* _Records provided_

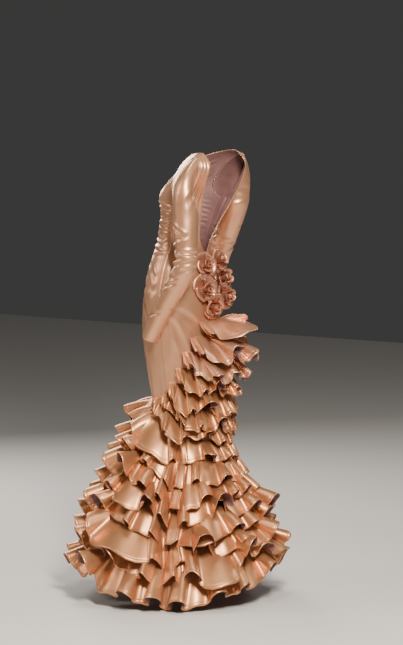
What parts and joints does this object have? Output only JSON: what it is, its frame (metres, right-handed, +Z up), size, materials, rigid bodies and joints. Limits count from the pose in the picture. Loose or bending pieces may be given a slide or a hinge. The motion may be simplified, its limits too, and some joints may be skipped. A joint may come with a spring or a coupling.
{
  "type": "flamenco dress",
  "caption": "Long fitted satin flamenco gown with long sleeves, an open back, fabric roses, a back cascade and flared ruffle tiers, in its hollow worn form.",
  "frame": {"origin": "midway between the two shoulder tops, level with the neck ends of the shoulder seams, where the wearer carries the gown", "axes": "+Z up, -Y to the front of the wearer, +X to the wearer's left"},
  "size_m": [0.8057, 0.8031, 1.5744],
  "materials": {
    "satin": "warm copper-peach duchess satin with a soft sheen",
    "deep_satin": "the same satin, a little more orange in the flounces, with a mauve-brown underside",
    "rose_satin": "rolled and folded satin petals, browner than the gown"
  },
  "bodies": {
    "root": {"front_panel": "satin", "back_panel_left": "satin", "back_panel_right": "satin", "sleeve_left": "satin", "sleeve_right": "satin", "cascade_1": "deep_satin", "cascade_2": "deep_satin", "cascade_3": "deep_satin", "cascade_4": "deep_satin", "cascade_5": "deep_satin", "cascade_6": "deep_satin", "cascade_7": "deep_satin", "tier_1a": "deep_satin", "tier_1b": "deep_satin", "tier_2a": "deep_satin", "tier_2b": "deep_satin", "tier_3a": "deep_satin", "tier_3b": "deep_satin", "tier_4a": "deep_satin", "tier_4b": "deep_satin", "tier_5a": "deep_satin", "tier_5b": "deep_satin", "tier_6a": "deep_satin", "tier_6b": "deep_satin", "tier_7a": "deep_satin", "tier_7b": "deep_satin", "tier_8a": "deep_satin", "tier_8b": "deep_satin", "rose_1": "rose_satin", "rose_2": "rose_satin", "rose_3": "rose_satin", "rose_4": "rose_satin", "rose_5": "rose_satin", "rose_6": "rose_satin"}
  },
  "joints": []
}
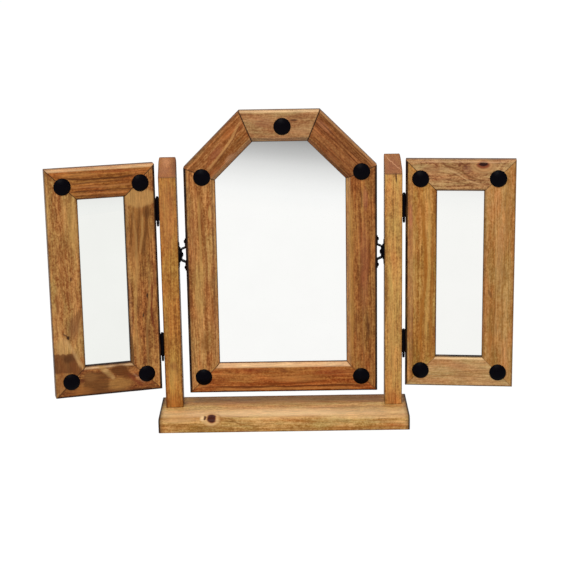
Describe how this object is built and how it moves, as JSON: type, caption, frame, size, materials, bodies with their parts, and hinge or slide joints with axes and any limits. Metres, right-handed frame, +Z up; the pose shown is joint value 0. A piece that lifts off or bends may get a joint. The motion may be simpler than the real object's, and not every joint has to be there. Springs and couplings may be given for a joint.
{
  "type": "trifold vanity mirror",
  "caption": "Free-standing wooden dressing-table mirror: a tilting centre mirror with a cut-corner arch between two posts on a plinth, and a hinged side mirror on each post.",
  "frame": {"origin": "centre of the plinth's flat underside, on the surface that the mirror stands on", "axes": "+Z up along the posts, +X to the viewer's right along the plinth, -Y towards the viewer in front of the glass"},
  "size_m": [0.7895, 0.12, 0.5425],
  "materials": {
    "waxed_pine": "satin",
    "stained_pine": "satin",
    "mirror_glass": "polished",
    "hardboard": "matte",
    "black_iron": "satin",
    "zinc_steel": "satin"
  },
  "bodies": {
    "stand": {"base_plinth": "waxed_pine", "left_post": "waxed_pine", "right_post": "waxed_pine", "post_fixing_screws": "zinc_steel", "post_hinge_screws": "black_iron", "left_pivot_plate": "black_iron", "right_pivot_plate": "black_iron", "pivot_plate_screws": "black_iron", "pivot_bolts": "black_iron", "pivot_nuts": "zinc_steel", "pivot_spring_washers": "black_iron", "left_upper_hinge_post_leaf": "black_iron", "left_upper_hinge_pin": "black_iron", "left_lower_hinge_post_leaf": "black_iron", "left_lower_hinge_pin": "black_iron", "right_upper_hinge_post_leaf": "black_iron", "right_upper_hinge_pin": "black_iron", "right_lower_hinge_post_leaf": "black_iron", "right_lower_hinge_pin": "black_iron"},
    "centre_mirror": {"centre_backboard": "hardboard", "centre_bottom_rail": "stained_pine", "centre_glazing_points": "zinc_steel", "centre_left_arch_rail": "stained_pine", "centre_left_stile": "stained_pine", "centre_mirror_glass": "mirror_glass", "centre_mitre_nails": "zinc_steel", "centre_right_arch_rail": "stained_pine", "centre_right_stile": "stained_pine", "centre_studs": "black_iron", "centre_top_rail": "stained_pine", "left_pivot_bracket": "black_iron", "right_pivot_bracket": "black_iron", "pivot_bracket_screws": "black_iron"},
    "left_wing": {"left_wing_outer_stile": "stained_pine", "left_wing_inner_stile": "stained_pine", "left_wing_top_rail": "stained_pine", "left_wing_bottom_rail": "stained_pine", "left_wing_mirror_glass": "mirror_glass", "left_wing_backboard": "hardboard", "left_wing_studs": "black_iron", "left_wing_mitre_nails": "zinc_steel", "left_wing_glazing_points": "zinc_steel", "left_upper_hinge_wing_leaf": "black_iron", "left_lower_hinge_wing_leaf": "black_iron", "left_wing_hinge_screws": "black_iron"},
    "right_wing": {"right_wing_outer_stile": "stained_pine", "right_wing_inner_stile": "stained_pine", "right_wing_top_rail": "stained_pine", "right_wing_bottom_rail": "stained_pine", "right_wing_mirror_glass": "mirror_glass", "right_wing_backboard": "hardboard", "right_wing_studs": "black_iron", "right_wing_mitre_nails": "zinc_steel", "right_wing_glazing_points": "zinc_steel", "right_upper_hinge_wing_leaf": "black_iron", "right_lower_hinge_wing_leaf": "black_iron", "right_wing_hinge_screws": "black_iron"}
  },
  "joints": [
    {"name": "mirror_tilt", "type": "hinge", "parent": "stand", "child": "centre_mirror", "pos_m": [0, 0.0165, 0.296], "axis": [1, 0, 0], "continuous": true},
    {"name": "left_wing_swing", "type": "hinge", "parent": "stand", "child": "left_wing", "pos_m": [-0.208, 0.0015, 0.2585], "axis": [0, 0, 1], "range_deg": [-20, 85]},
    {"name": "right_wing_swing", "type": "hinge", "parent": "stand", "child": "right_wing", "pos_m": [0.208, 0.0015, 0.2585], "axis": [0, 0, -1], "range_deg": [-11, 94]}
  ]
}
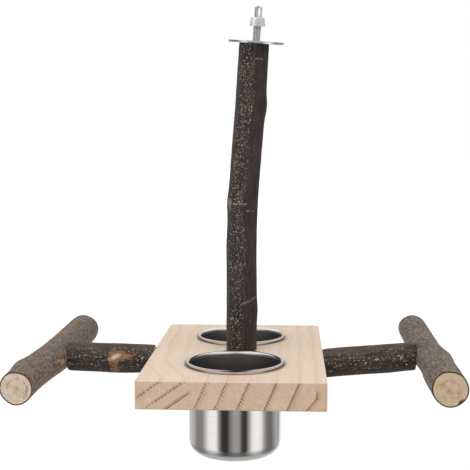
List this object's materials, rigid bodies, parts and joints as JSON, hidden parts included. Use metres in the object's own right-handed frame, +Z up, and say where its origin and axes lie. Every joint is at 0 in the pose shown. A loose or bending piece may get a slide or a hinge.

* _Job_
Every entry should be printed again exactly as it stands.

* _Exercise answer_
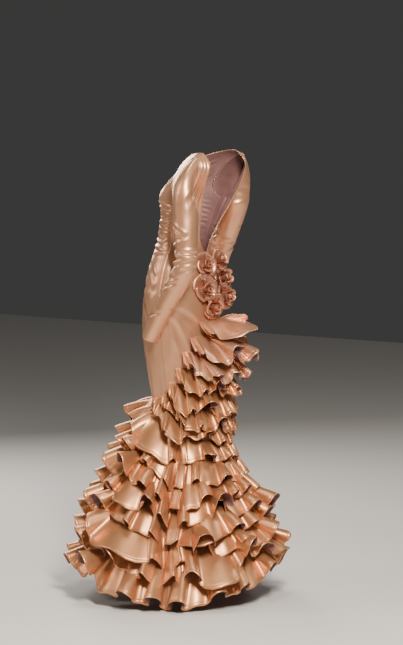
What parts and joints does this object have? Output only JSON: what it is, its frame (metres, right-handed, +Z up), size, materials, rigid bodies and joints. Limits count from the pose in the picture. Loose or bending pieces may be given a slide or a hinge. The motion may be simplified, its limits too, and some joints may be skipped. A joint may come with a spring or a coupling.
{
  "type": "flamenco dress",
  "caption": "Long fitted satin flamenco gown with long sleeves, an open back, fabric roses, a back cascade and flared ruffle tiers, in its hollow worn form.",
  "frame": {"origin": "midway between the two shoulder tops, level with the neck ends of the shoulder seams, where the wearer carries the gown", "axes": "+Z up, -Y to the front of the wearer, +X to the wearer's left"},
  "size_m": [0.8057, 0.8031, 1.5744],
  "materials": {
    "satin": "warm copper-peach duchess satin with a soft sheen",
    "deep_satin": "the same satin, a little more orange in the flounces, with a mauve-brown underside",
    "rose_satin": "rolled and folded satin petals, browner than the gown"
  },
  "bodies": {
    "root": {"front_panel": "satin", "back_panel_left": "satin", "back_panel_right": "satin", "sleeve_left": "satin", "sleeve_right": "satin", "cascade_1": "deep_satin", "cascade_2": "deep_satin", "cascade_3": "deep_satin", "cascade_4": "deep_satin", "cascade_5": "deep_satin", "cascade_6": "deep_satin", "cascade_7": "deep_satin", "tier_1a": "deep_satin", "tier_1b": "deep_satin", "tier_2a": "deep_satin", "tier_2b": "deep_satin", "tier_3a": "deep_satin", "tier_3b": "deep_satin", "tier_4a": "deep_satin", "tier_4b": "deep_satin", "tier_5a": "deep_satin", "tier_5b": "deep_satin", "tier_6a": "deep_satin", "tier_6b": "deep_satin", "tier_7a": "deep_satin", "tier_7b": "deep_satin", "tier_8a": "deep_satin", "tier_8b": "deep_satin", "rose_1": "rose_satin", "rose_2": "rose_satin", "rose_3": "rose_satin", "rose_4": "rose_satin", "rose_5": "rose_satin", "rose_6": "rose_satin"}
  },
  "joints": []
}
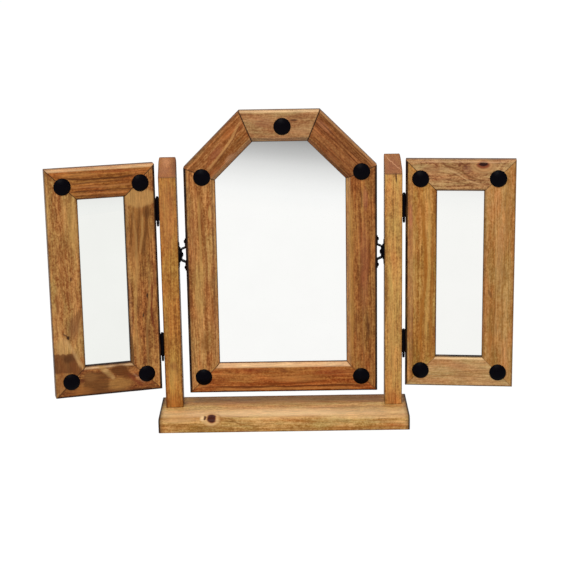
Describe how this object is built and how it moves, as JSON: type, caption, frame, size, materials, bodies with their parts, and hinge or slide joints with axes and any limits. Metres, right-handed frame, +Z up; the pose shown is joint value 0. A piece that lifts off or bends may get a joint. The motion may be simpler than the real object's, and not every joint has to be there. Springs and couplings may be given for a joint.
{
  "type": "trifold vanity mirror",
  "caption": "Free-standing wooden dressing-table mirror: a tilting centre mirror with a cut-corner arch between two posts on a plinth, and a hinged side mirror on each post.",
  "frame": {"origin": "centre of the plinth's flat underside, on the surface that the mirror stands on", "axes": "+Z up along the posts, +X to the viewer's right along the plinth, -Y towards the viewer in front of the glass"},
  "size_m": [0.7895, 0.12, 0.5425],
  "materials": {
    "waxed_pine": "satin",
    "stained_pine": "satin",
    "mirror_glass": "polished",
    "hardboard": "matte",
    "black_iron": "satin",
    "zinc_steel": "satin"
  },
  "bodies": {
    "stand": {"base_plinth": "waxed_pine", "left_post": "waxed_pine", "right_post": "waxed_pine", "post_fixing_screws": "zinc_steel", "post_hinge_screws": "black_iron", "left_pivot_plate": "black_iron", "right_pivot_plate": "black_iron", "pivot_plate_screws": "black_iron", "pivot_bolts": "black_iron", "pivot_nuts": "zinc_steel", "pivot_spring_washers": "black_iron", "left_upper_hinge_post_leaf": "black_iron", "left_upper_hinge_pin": "black_iron", "left_lower_hinge_post_leaf": "black_iron", "left_lower_hinge_pin": "black_iron", "right_upper_hinge_post_leaf": "black_iron", "right_upper_hinge_pin": "black_iron", "right_lower_hinge_post_leaf": "black_iron", "right_lower_hinge_pin": "black_iron"},
    "centre_mirror": {"centre_backboard": "hardboard", "centre_bottom_rail": "stained_pine", "centre_glazing_points": "zinc_steel", "centre_left_arch_rail": "stained_pine", "centre_left_stile": "stained_pine", "centre_mirror_glass": "mirror_glass", "centre_mitre_nails": "zinc_steel", "centre_right_arch_rail": "stained_pine", "centre_right_stile": "stained_pine", "centre_studs": "black_iron", "centre_top_rail": "stained_pine", "left_pivot_bracket": "black_iron", "right_pivot_bracket": "black_iron", "pivot_bracket_screws": "black_iron"},
    "left_wing": {"left_wing_outer_stile": "stained_pine", "left_wing_inner_stile": "stained_pine", "left_wing_top_rail": "stained_pine", "left_wing_bottom_rail": "stained_pine", "left_wing_mirror_glass": "mirror_glass", "left_wing_backboard": "hardboard", "left_wing_studs": "black_iron", "left_wing_mitre_nails": "zinc_steel", "left_wing_glazing_points": "zinc_steel", "left_upper_hinge_wing_leaf": "black_iron", "left_lower_hinge_wing_leaf": "black_iron", "left_wing_hinge_screws": "black_iron"},
    "right_wing": {"right_wing_outer_stile": "stained_pine", "right_wing_inner_stile": "stained_pine", "right_wing_top_rail": "stained_pine", "right_wing_bottom_rail": "stained_pine", "right_wing_mirror_glass": "mirror_glass", "right_wing_backboard": "hardboard", "right_wing_studs": "black_iron", "right_wing_mitre_nails": "zinc_steel", "right_wing_glazing_points": "zinc_steel", "right_upper_hinge_wing_leaf": "black_iron", "right_lower_hinge_wing_leaf": "black_iron", "right_wing_hinge_screws": "black_iron"}
  },
  "joints": [
    {"name": "mirror_tilt", "type": "hinge", "parent": "stand", "child": "centre_mirror", "pos_m": [0, 0.0165, 0.296], "axis": [1, 0, 0], "continuous": true},
    {"name": "left_wing_swing", "type": "hinge", "parent": "stand", "child": "left_wing", "pos_m": [-0.208, 0.0015, 0.2585], "axis": [0, 0, 1], "range_deg": [-20, 85]},
    {"name": "right_wing_swing", "type": "hinge", "parent": "stand", "child": "right_wing", "pos_m": [0.208, 0.0015, 0.2585], "axis": [0, 0, -1], "range_deg": [-11, 94]}
  ]
}
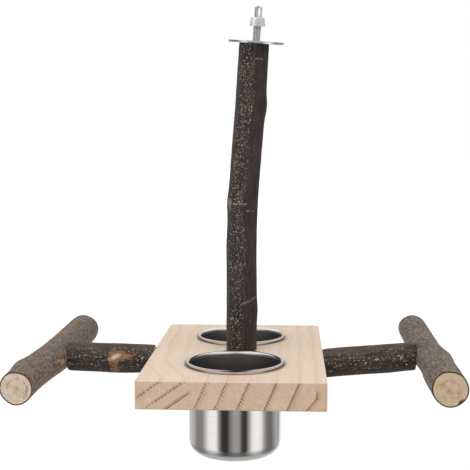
List this object's materials, rigid bodies, parts and joints as JSON, hidden parts included. Use metres in the object's own right-handed frame, +Z up, and say where its origin and axes lie. Every joint is at 0 in the pose shown. A loose or bending piece may get a slide or a hinge.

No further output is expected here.